Farmer returns to her practice inspired by this epiphany, determined to express her own feminine identity, and commit­ted to translating the goddesses’ example into a new approach to practice. She “unfolds” the familiar still-as-a-statue shapes of the asanas in a spontaneous sen­sual “dance” with the feminine power (shaktí) that lives and breathes in each of us, and so affirms and validates, much as the Indian Tantrikas did 1,500 years ago, the inherent intelligence of the human body-mind. This frees us from external instructions and manipulations (verbal and otherwise).

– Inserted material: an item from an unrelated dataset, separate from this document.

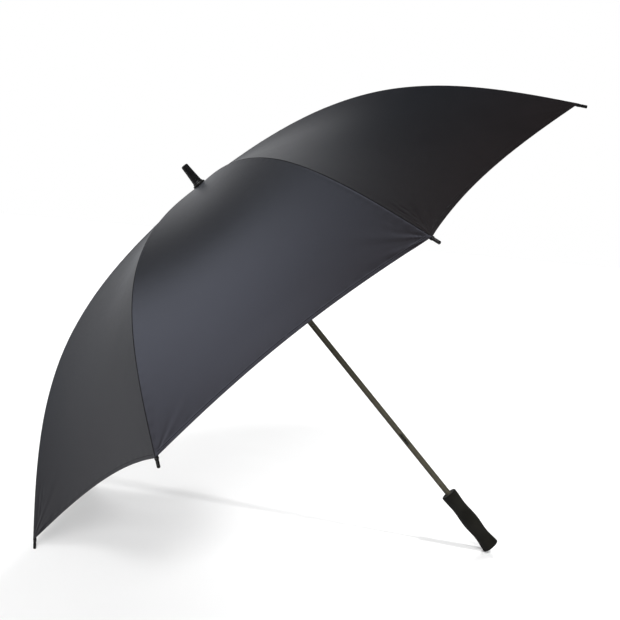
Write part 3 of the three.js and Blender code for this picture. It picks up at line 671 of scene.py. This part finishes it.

Farmer acknowledges that there is a form to the asanas; but within those lim­its, she gives students more or less free rein to experiment, to find their own rela­tionship to a pose, to settle into a rendi­tion of a pose that is most expressive of who the individual student is. In doing so, she challenges the time-honored re­lationship of a teacher (guru) and her student (shishya). After all, if each of us is a locus of ultimate knowledge (jnana), then no external “authority” can possibly take final precedence over the prompting of our own inner “voice” (which Patanjali aptly named the “Lord,” ishvara). The teacher then becomes simply a partner in our practice, one who helps us learn to trust and love ourselves; and the responsibility for our salvation is shifted squarely onto our own shoulders, where it should be.

Farmer is a great joy to watch. She’s that rare personality (T.K.V. Desikachar and Lilias Folan are others who come to mind) who can reach right through the TV screen and touch your soul. I don’t usually get too excited over the videos I review, but this one is special, and it gets my highest recommendation.